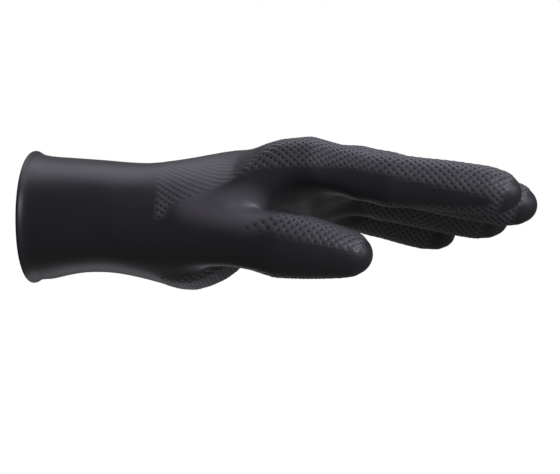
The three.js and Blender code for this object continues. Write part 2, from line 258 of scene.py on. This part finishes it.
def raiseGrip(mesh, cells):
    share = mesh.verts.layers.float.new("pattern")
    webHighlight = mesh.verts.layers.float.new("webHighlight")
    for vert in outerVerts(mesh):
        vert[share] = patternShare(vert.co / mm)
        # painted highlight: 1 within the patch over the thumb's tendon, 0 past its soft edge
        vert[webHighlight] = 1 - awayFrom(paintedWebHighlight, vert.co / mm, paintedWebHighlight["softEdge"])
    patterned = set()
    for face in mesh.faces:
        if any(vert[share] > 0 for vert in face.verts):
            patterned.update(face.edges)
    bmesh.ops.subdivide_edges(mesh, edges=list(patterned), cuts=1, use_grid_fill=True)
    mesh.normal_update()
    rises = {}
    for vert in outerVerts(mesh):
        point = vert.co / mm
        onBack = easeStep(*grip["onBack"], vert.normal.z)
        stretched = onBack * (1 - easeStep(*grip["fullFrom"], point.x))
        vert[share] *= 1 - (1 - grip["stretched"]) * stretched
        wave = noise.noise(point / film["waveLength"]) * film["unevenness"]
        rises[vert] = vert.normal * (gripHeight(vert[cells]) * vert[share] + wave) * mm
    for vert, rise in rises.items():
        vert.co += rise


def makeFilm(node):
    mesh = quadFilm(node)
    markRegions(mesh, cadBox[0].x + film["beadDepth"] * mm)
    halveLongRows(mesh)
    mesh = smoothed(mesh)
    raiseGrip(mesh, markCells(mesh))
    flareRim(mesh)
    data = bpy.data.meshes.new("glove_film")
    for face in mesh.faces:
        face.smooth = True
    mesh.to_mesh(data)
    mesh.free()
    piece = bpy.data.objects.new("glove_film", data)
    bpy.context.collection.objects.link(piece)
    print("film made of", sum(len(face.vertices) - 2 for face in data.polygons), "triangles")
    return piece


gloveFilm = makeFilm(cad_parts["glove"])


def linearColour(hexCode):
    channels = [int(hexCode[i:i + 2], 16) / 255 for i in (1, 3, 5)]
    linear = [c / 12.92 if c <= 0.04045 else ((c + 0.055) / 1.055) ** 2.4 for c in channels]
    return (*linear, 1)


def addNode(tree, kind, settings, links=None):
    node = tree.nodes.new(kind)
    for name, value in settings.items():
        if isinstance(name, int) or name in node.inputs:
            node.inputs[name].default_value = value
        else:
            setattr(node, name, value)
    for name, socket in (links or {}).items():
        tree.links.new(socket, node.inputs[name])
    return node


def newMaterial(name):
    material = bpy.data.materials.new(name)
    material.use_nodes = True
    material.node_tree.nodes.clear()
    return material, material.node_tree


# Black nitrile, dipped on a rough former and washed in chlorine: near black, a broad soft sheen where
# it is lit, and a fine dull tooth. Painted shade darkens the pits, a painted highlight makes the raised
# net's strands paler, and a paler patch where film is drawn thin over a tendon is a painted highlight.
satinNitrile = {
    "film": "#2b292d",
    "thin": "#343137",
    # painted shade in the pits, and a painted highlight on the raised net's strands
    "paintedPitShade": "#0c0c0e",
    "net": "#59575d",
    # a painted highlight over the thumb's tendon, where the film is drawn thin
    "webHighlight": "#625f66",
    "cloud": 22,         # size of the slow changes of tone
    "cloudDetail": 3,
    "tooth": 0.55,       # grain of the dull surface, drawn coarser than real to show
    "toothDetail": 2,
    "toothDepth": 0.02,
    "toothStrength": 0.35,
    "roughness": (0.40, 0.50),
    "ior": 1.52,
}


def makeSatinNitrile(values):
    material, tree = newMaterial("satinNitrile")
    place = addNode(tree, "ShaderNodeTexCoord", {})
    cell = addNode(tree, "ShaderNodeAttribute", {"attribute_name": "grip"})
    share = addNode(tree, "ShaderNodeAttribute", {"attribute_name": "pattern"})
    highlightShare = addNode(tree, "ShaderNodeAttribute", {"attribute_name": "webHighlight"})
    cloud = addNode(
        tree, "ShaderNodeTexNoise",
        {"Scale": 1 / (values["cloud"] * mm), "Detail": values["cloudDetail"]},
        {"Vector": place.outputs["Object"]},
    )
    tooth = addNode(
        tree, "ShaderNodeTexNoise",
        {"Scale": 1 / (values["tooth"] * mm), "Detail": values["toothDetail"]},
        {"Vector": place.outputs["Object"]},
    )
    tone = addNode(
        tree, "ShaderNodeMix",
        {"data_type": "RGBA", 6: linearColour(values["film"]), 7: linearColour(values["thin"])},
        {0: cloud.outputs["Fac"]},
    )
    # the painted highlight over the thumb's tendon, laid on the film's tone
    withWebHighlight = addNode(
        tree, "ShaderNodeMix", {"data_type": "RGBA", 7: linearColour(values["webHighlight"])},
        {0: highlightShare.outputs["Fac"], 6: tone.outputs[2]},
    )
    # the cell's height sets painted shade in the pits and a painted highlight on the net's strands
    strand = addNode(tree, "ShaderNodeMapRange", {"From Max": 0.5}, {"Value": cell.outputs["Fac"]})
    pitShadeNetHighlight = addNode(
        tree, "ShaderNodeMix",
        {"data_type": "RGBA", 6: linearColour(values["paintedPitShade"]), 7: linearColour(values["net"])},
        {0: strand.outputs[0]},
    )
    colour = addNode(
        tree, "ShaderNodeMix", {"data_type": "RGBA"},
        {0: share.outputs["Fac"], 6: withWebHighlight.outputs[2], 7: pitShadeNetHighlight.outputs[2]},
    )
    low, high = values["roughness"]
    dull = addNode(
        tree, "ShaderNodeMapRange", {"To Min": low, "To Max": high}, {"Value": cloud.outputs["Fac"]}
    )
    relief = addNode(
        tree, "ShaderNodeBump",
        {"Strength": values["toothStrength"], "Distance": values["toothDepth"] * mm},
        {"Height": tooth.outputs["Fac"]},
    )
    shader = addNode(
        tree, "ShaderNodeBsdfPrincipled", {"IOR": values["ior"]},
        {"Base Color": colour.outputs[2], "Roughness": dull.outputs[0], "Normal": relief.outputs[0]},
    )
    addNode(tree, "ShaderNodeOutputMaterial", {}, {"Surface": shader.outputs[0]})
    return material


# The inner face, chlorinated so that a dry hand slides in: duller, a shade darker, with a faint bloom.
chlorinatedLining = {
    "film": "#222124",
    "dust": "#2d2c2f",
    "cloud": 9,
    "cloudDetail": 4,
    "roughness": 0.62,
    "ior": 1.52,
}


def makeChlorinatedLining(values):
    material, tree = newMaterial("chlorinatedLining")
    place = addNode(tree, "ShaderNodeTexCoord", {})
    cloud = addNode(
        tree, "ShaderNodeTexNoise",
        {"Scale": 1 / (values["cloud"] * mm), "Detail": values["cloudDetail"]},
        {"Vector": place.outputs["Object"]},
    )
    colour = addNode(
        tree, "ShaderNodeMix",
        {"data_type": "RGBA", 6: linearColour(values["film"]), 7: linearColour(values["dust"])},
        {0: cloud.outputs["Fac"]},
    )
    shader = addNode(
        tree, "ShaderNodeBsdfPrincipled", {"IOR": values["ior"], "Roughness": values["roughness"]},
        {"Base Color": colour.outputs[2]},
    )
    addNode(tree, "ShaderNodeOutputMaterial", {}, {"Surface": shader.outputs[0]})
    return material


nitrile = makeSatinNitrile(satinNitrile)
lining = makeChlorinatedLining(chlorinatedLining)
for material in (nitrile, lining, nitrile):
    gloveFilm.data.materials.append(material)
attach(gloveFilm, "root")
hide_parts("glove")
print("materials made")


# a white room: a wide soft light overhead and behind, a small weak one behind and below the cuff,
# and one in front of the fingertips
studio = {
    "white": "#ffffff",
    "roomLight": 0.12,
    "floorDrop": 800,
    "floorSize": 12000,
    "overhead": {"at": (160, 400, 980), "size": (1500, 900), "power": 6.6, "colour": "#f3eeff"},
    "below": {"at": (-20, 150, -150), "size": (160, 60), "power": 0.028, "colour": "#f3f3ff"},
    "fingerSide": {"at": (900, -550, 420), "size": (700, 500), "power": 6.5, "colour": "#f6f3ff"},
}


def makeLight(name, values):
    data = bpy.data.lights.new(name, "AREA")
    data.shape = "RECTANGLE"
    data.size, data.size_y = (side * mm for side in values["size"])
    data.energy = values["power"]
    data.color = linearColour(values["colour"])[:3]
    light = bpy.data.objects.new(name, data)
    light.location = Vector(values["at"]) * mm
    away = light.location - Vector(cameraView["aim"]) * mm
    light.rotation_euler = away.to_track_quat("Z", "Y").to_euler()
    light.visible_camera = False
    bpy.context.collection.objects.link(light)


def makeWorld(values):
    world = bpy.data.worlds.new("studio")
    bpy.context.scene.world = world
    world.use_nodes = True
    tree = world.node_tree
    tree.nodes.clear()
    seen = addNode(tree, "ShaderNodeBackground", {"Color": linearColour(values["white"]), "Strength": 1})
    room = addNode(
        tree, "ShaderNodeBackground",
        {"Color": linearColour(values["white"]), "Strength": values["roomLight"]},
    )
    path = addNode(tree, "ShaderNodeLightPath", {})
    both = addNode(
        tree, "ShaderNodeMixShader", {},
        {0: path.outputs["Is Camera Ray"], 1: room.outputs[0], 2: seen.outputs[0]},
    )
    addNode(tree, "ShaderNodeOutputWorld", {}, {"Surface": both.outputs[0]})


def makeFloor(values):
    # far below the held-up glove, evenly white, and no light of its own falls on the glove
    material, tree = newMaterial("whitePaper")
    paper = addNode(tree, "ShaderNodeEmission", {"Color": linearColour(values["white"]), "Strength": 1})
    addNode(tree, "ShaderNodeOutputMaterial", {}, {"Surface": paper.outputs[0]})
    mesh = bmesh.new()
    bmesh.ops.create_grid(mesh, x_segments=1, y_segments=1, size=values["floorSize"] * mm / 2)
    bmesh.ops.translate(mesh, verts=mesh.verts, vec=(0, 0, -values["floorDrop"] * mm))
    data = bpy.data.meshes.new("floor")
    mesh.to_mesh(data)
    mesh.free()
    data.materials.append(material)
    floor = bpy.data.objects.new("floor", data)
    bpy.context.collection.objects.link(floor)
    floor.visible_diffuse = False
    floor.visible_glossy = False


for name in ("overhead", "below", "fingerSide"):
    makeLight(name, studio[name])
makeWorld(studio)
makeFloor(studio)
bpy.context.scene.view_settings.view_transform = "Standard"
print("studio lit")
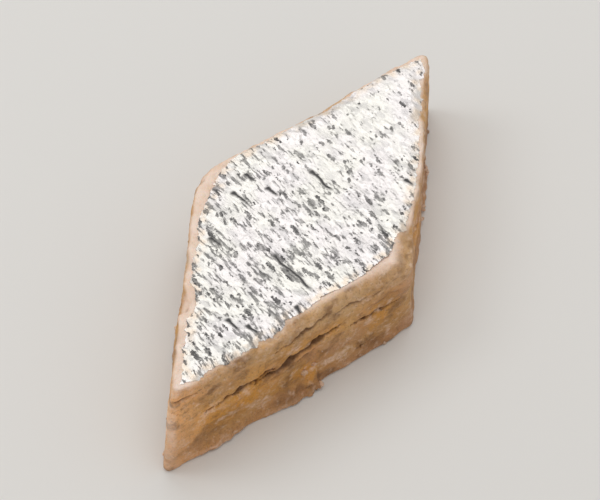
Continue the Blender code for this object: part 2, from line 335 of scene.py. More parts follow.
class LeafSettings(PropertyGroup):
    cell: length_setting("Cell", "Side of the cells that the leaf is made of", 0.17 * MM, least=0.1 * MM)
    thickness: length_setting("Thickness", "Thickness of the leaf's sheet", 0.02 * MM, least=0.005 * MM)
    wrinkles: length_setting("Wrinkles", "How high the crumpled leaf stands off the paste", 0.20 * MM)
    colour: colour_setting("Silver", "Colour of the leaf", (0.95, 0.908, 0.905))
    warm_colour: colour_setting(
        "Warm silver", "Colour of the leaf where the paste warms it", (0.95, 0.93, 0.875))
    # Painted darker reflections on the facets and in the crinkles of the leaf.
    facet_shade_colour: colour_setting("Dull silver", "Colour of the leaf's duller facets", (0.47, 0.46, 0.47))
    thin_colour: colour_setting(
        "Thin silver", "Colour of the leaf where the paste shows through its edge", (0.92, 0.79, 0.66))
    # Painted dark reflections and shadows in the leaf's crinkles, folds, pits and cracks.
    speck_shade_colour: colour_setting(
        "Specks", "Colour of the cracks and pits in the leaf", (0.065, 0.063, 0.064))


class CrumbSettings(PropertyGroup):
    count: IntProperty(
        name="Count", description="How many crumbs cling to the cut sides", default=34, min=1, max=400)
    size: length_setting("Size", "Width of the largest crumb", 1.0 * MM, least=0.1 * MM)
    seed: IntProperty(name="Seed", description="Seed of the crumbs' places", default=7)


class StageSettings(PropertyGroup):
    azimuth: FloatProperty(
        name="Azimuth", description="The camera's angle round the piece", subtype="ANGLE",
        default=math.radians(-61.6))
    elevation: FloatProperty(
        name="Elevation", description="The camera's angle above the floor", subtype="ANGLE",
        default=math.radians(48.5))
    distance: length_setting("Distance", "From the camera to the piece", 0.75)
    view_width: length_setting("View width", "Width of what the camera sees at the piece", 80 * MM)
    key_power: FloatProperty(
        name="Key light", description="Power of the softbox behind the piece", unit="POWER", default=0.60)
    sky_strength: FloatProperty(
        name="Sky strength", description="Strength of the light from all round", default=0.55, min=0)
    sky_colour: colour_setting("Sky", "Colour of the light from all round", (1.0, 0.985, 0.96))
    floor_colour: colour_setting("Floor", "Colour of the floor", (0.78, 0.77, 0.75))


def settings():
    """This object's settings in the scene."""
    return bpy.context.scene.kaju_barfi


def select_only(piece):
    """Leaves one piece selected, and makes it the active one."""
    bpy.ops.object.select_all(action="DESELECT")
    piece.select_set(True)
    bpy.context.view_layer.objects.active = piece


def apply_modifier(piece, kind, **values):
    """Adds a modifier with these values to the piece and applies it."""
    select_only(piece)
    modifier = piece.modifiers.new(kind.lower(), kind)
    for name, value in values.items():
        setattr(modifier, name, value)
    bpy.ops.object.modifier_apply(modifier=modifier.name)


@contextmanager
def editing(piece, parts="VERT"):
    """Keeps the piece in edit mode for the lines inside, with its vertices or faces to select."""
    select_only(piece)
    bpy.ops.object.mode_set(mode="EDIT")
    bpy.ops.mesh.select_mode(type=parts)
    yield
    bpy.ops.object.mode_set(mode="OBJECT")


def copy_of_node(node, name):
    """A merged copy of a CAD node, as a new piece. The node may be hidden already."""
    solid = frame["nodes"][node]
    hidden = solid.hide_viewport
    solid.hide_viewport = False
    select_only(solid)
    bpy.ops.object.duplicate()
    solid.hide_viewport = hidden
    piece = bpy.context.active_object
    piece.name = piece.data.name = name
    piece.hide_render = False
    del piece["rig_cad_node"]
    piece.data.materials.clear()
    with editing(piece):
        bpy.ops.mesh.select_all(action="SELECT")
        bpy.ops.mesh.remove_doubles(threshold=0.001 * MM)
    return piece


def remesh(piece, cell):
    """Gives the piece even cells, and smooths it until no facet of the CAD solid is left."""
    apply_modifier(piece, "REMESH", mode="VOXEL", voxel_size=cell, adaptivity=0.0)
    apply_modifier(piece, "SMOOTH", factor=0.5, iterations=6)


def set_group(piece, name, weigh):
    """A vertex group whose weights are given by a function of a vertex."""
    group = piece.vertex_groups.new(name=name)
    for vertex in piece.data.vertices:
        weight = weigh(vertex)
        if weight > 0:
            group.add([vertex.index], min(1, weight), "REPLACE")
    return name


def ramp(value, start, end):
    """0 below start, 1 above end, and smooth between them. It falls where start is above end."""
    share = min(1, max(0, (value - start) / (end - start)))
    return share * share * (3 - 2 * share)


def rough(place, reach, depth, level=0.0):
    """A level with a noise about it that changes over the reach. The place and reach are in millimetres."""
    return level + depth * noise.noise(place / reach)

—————

Return, please, the lines of the data from the first through the line containing "vert.co += rise", both kept, exactly as they stand and nothing more.

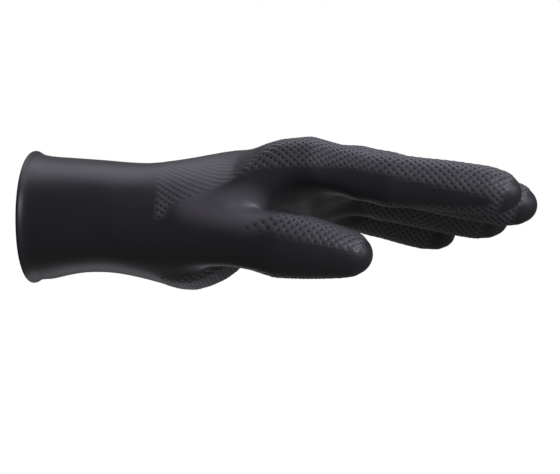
The three.js and Blender code for this object continues. Write part 2, from line 258 of scene.py on. This part finishes it.
def raiseGrip(mesh, cells):
    share = mesh.verts.layers.float.new("pattern")
    webHighlight = mesh.verts.layers.float.new("webHighlight")
    for vert in outerVerts(mesh):
        vert[share] = patternShare(vert.co / mm)
        # painted highlight: 1 within the patch over the thumb's tendon, 0 past its soft edge
        vert[webHighlight] = 1 - awayFrom(paintedWebHighlight, vert.co / mm, paintedWebHighlight["softEdge"])
    patterned = set()
    for face in mesh.faces:
        if any(vert[share] > 0 for vert in face.verts):
            patterned.update(face.edges)
    bmesh.ops.subdivide_edges(mesh, edges=list(patterned), cuts=1, use_grid_fill=True)
    mesh.normal_update()
    rises = {}
    for vert in outerVerts(mesh):
        point = vert.co / mm
        onBack = easeStep(*grip["onBack"], vert.normal.z)
        stretched = onBack * (1 - easeStep(*grip["fullFrom"], point.x))
        vert[share] *= 1 - (1 - grip["stretched"]) * stretched
        wave = noise.noise(point / film["waveLength"]) * film["unevenness"]
        rises[vert] = vert.normal * (gripHeight(vert[cells]) * vert[share] + wave) * mm
    for vert, rise in rises.items():
        vert.co += rise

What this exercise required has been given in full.